======== COLLECTED MATERIAL

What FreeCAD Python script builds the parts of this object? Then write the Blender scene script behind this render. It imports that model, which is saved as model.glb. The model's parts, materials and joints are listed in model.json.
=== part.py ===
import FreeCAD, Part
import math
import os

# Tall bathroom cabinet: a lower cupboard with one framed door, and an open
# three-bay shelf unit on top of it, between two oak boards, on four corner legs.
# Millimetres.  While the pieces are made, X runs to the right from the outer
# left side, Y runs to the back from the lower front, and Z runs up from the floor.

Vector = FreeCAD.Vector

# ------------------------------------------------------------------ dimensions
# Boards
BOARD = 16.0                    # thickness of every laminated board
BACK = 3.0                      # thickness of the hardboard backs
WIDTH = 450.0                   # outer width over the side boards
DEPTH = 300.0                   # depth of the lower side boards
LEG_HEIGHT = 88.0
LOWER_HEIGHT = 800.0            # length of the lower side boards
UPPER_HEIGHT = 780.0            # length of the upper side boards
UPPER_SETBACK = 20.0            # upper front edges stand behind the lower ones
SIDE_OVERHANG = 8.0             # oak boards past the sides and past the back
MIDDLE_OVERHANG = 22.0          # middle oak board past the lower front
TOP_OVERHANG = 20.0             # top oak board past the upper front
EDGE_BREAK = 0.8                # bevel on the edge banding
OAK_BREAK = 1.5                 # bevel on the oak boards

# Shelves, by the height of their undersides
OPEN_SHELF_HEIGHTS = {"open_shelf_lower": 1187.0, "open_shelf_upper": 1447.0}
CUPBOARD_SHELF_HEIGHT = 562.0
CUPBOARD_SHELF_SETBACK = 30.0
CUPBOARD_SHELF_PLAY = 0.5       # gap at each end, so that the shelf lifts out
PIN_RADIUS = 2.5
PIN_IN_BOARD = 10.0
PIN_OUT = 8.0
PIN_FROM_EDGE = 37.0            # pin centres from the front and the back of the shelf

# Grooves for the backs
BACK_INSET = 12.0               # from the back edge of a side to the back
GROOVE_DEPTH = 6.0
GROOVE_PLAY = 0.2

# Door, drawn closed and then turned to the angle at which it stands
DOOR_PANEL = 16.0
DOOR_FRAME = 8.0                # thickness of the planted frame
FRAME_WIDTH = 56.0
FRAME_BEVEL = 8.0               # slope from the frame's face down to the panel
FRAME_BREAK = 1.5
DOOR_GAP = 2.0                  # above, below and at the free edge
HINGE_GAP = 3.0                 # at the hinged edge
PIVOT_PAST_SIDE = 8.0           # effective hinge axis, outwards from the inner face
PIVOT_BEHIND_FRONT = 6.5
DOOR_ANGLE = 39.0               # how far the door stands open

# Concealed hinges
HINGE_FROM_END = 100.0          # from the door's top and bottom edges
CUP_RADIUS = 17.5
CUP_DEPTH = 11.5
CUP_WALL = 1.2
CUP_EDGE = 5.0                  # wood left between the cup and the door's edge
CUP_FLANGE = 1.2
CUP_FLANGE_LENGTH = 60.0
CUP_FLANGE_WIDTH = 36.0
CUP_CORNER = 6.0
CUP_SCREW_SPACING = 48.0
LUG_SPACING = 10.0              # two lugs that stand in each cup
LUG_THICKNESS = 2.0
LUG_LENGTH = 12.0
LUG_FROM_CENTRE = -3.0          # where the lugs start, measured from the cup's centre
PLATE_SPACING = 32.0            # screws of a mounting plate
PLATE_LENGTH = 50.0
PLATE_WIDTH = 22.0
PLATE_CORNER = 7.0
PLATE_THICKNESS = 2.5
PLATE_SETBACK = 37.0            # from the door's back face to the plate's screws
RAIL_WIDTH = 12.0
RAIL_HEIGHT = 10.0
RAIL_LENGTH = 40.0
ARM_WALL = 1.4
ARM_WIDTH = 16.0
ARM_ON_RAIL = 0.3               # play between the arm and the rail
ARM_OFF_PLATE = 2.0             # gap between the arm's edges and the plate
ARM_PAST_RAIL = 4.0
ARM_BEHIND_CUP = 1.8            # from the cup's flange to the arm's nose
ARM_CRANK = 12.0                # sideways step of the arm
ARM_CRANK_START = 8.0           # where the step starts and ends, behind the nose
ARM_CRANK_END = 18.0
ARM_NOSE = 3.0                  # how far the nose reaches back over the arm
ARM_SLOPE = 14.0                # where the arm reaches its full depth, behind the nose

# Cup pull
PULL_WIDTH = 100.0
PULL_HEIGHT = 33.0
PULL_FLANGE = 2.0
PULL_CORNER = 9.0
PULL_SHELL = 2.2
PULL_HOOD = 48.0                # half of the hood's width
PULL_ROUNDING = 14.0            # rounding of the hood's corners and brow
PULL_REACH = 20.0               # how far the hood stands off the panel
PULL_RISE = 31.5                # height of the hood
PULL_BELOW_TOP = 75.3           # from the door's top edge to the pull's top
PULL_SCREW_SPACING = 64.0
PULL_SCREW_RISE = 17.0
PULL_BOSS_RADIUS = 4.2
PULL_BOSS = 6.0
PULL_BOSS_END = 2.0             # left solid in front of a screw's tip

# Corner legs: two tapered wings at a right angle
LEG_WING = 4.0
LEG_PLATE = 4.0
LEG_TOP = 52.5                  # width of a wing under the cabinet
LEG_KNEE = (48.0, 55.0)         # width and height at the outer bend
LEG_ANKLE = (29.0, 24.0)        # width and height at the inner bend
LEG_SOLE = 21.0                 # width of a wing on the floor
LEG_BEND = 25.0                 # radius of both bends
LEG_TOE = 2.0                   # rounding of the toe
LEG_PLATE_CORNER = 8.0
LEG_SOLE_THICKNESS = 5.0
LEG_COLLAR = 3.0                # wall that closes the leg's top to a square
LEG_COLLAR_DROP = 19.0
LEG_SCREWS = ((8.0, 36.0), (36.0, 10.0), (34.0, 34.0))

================

### STATED PROBLEM:
Print only the lines that run from the start of the listing to the line bearing "Vector = FreeCAD.Vector"; please keep the first line and that last one, exactly as they appear.

### TASK OUTPUT:
What FreeCAD Python script builds the parts of this object? Then write the Blender scene script behind this render. It imports that model, which is saved as model.glb. The model's parts, materials and joints are listed in model.json.
=== part.py ===
import FreeCAD, Part
import math
import os

# Tall bathroom cabinet: a lower cupboard with one framed door, and an open
# three-bay shelf unit on top of it, between two oak boards, on four corner legs.
# Millimetres.  While the pieces are made, X runs to the right from the outer
# left side, Y runs to the back from the lower front, and Z runs up from the floor.

Vector = FreeCAD.Vector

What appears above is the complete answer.